The classification, however, is somewhat loose. While there are some common names for different body styles, it’s not a super-strict and standardized classification.
Additionally, most of these body style names were initially defined by old and famous acoustic guitar brands, like Martin, which loosely used them as model names in the early 20th century.
Some of the most common guitar designs are:
- Parlour or Parlor
- Grand Auditorium
- Grand Concert
Of course, there are many other ways to classify them according to the design, but these are the most common classifications.
Other Acoustic Guitar Types
In addition to the types of acoustic guitars already discussed, there are also a few other types that are quite specialized. Mainly, we are talking about smaller or lighter instruments, like travel guitars and student guitars.
A travel guitar is any acoustic guitar with a compact design that takes up the least possible amount of space. They come in different forms, and it’s a somewhat loose category. The bodies are usually entirely different. In some cases, they have shorter scale lengths as well.
In recent years, they’ve been becoming more popular, just like their electric counterparts. So much so that there are perfectly functional designs with detachable necks, making them much easier to handle for traveling.
Body shapes are often significantly adjusted. In some instances, these acoustic guitars come without the usual resonating chamber body design. They just have a flat solid body, giving them a design that’s similar to the “silent guitar” concept.
What people often refer to as “student” guitars are actually just instruments of smaller size. This means both the body and the neck size, with a significantly shorter scale length. An alternative term is also “short-scale” guitars, or, in some cases, ¾ or ½ guitars.

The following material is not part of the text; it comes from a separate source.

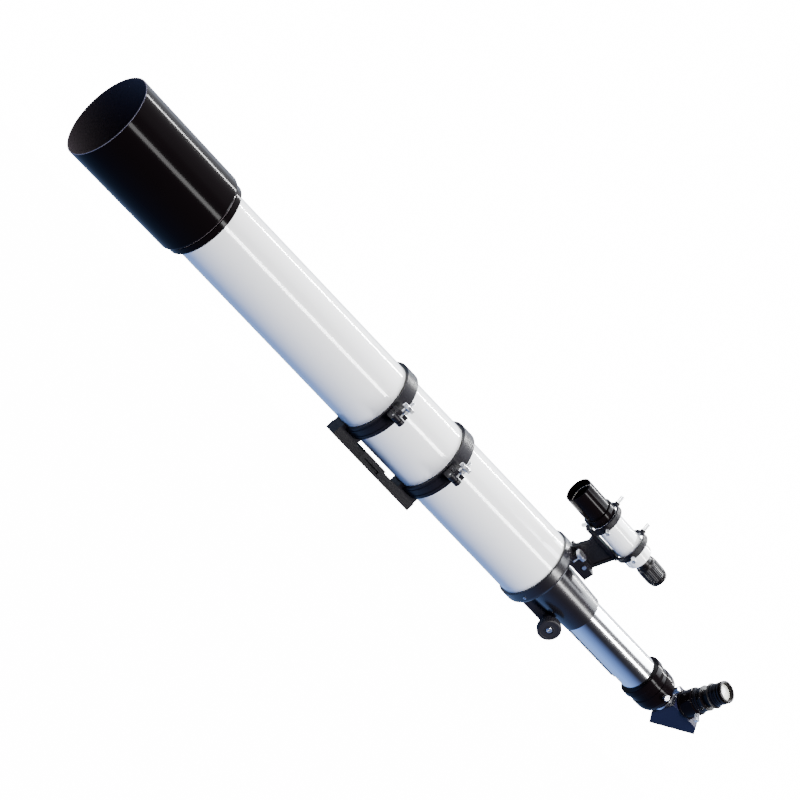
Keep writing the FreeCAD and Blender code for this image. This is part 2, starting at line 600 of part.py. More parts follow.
def make_objective():
    bar = rod("crown_bar", S.lens_radius, Size.of(60), (CROWN_FRONT - 20, 0, 0), "x")
    crown = common("crown", bar,
                   ball("crown_front_ball", S.crown_front_curve, CROWN_FRONT + S.crown_front_curve),
                   ball("crown_back_ball", S.inner_curve, CROWN_BACK - S.inner_curve))
    axis_node(crown, "objective_crown")
    bar = rod("flint_bar", S.lens_radius, Size.of(60), (FLINT_FRONT - 20, 0, 0), "x")
    backed = common("flint_backed", bar,
                    ball("flint_back_ball", S.flint_back_curve, FLINT_BACK - S.flint_back_curve))
    flint = cut("flint", backed, ball("flint_front_ball", S.inner_curve, FLINT_FRONT - S.inner_curve))
    axis_node(flint, "objective_flint")
    inner = S.lens_radius - S.spacer_width
    sag_in = (inner * inner) / (2 * S.inner_curve)
    lean = S.lens_radius * 0.0004
    clear = S.seat_clearance
    axis_node(turned("spacer", [
        (CROWN_BACK - INNER_SAG + clear - lean, S.lens_radius),
        (FLINT_FRONT - INNER_SAG - clear, S.lens_radius),
        (FLINT_FRONT - sag_in - clear, inner), (CROWN_BACK - sag_in + clear, inner)]), "lens_spacer")
    crown_edge = CROWN_FRONT + (S.lens_radius * S.lens_radius) / (2 * S.crown_front_curve)
    back = crown_edge - 0.15
    stop = S.lens_radius - S.retainer_lip
    axis_node(turned("retainer", [
        (S.cell_front + 0.2, stop + 1.8), (S.cell_front + 0.2, S.retainer_radius),
        (S.cell_front + S.retainer_length - 0.2, S.retainer_radius),
        (S.cell_front + S.retainer_length - 0.2, S.lens_radius), (back, S.lens_radius), (back, stop)]),
        "lens_retaining_ring")


def make_baffles():
    """Rings inside the tube whose openings narrow with the light cone."""
    baffles = []
    for number in range(3):
        station = S.tube_front + S.tube_length * (0.26 + 0.25 * number)
        opening = S.baffle_first_opening - number * S.baffle_narrowing
        baffles.append(cut("baffle_%d" % number,
                           rod("baffle_disc_%d" % number, S.tube_bore - S.seat_gap, S.baffle_thick,
                               (station, 0, 0), "x"),
                           rod("baffle_stop_%d" % number, opening, S.baffle_thick + 4,
                               (station - 2, 0, 0), "x")))
    axis_node(group("baffles", *baffles), "tube_baffles")


def make_dew_shield():
    back = S.cell_face - S.dew_flange_gap
    front = back - S.dew_length
    bore = S.cell_barrel_radius + S.dew_gap
    collar = back - S.dew_collar_length
    inner_back = S.dew_back_radius - S.dew_wall
    axis_node(turned("shield", [
        (front, S.dew_mouth_radius - S.dew_wall), (front, S.dew_mouth_radius - 0.5),
        (front + 0.5, S.dew_mouth_radius), (back - 4, S.dew_back_radius),
        (back - 1.6, S.dew_back_radius - 0.7), (back - 0.4, S.dew_back_radius - 2),
        (back, S.dew_back_radius - 3.6), (back, bore), (collar, bore),
        (collar, inner_back), (collar - 1, inner_back)]), "dew_shield")


# ---------------------------------------------------------------- focuser

def make_focuser_body():
    spigot = S.tube_bore - S.spigot_gap
    shell = turned("focuser_shell", [
        (S.tube_back - S.focuser_spigot, S.hollow_radius), (S.tube_back - S.focuser_spigot, spigot),
        (S.tube_back, spigot), (S.tube_back, S.flange_radius - 0.8), (S.tube_back + 0.8, S.flange_radius),
        (S.flange_back - 6, S.flange_radius), (S.flange_back - 3.4, S.flange_radius - 0.6),
        (S.flange_back - 1.4, S.flange_radius - 2), (S.flange_back - 0.3, S.flange_radius - 4.2),
        (S.flange_back, S.flange_radius - 6.6), (S.flange_back + 1, S.barrel_root_radius + 4.5),
        (S.flange_back + 2.2, S.barrel_root_radius + 1.8), (S.flange_back + 5, S.barrel_root_radius),
        (S.barrel_end - 0.6, S.barrel_end_radius), (S.barrel_end, S.barrel_end_radius - 0.6),
        (S.barrel_end, S.draw_bore - 3), (S.plate_front, S.draw_bore - 3),
        (S.plate_front, S.hollow_radius)])
    back = S.pinion_station + S.housing_back
    top = -S.barrel_end_radius + 6
    housing = slab("pinion_housing", [
        (S.plate_front + 8, -S.housing_depth), (back - 5, -S.housing_depth),
        (back - 1.5, -S.housing_depth + 1.5), (back, -S.housing_depth + 5), (back, top),
        (S.plate_front + 8, top)], 2 * S.housing_half_width)
    boss = rod("pinion_boss", S.boss_radius, 2 * S.boss_reach,
               (S.pinion_station, -S.boss_reach, -S.pinion_drop), "y")
    slot_half = S.rack_width / 2 + S.rack_slot_gap
    seat_half = S.shoe_half_width + S.seat_gap
    tools = [
        rod("draw_way", S.draw_bore, 2 * S.barrel_length, (S.plate_front - 1, 0, 0), "x"),
        block("rack_way", (S.plate_front - 2, -slot_half, -S.barrel_end_radius - 2),
              (S.barrel_end + 2, slot_half, -S.drawtube_radius + 4)),
        gear_way("pinion_way"),
        rod("shaft_way", S.shaft_radius + S.running_gap, 2 * S.boss_reach + 4,
            (S.pinion_station, -S.boss_reach - 2, -S.pinion_drop), "y"),
        block("shoe_seat", (S.shoe_front, -seat_half, S.shoe_bottom),
              (S.flange_back + 10, seat_half, S.shoe_bottom + 2 * S.shoe_height))]
    for number, (station, y) in enumerate(cover_screw_places()):
        tools.append(rod("cover_thread_%d" % number, S.cover_screw_radius + S.running_gap, Size.of(7),
                         (station, y, -S.housing_depth - 1), "z"))
    blank = fuse("focuser_blank", shell, housing, boss)
    axis_node(cut("focuser_casting", blank, *tools), "focuser_body")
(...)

These are usually budget-friendly guitars that are designed for younger players or anyone who prefers smaller-sized instruments.
Acoustic Guitars Made Out Of Alternative Materials
Another important category that’s becoming popular is guitars made from alternative materials. Instead of using the usual tonewood, some manufacturers also make acoustic guitars from carbon fiber.
The famous brand Ovation also uses their patented material Lyrachord, similar to fiberglass, for the rounded backs of their instruments.
Types Of Acoustic Guitars: Final Thoughts
As you can see, there are quite a few different types of acoustic guitars available and no real standard for classifying them. That is why we first divided them by their use, which is generally the easiest way to distinguish among the different types.
But we also wanted to classify them by size and shape. While there is no standard here either, it is somewhat common to use old brand designations to group the various guitar types.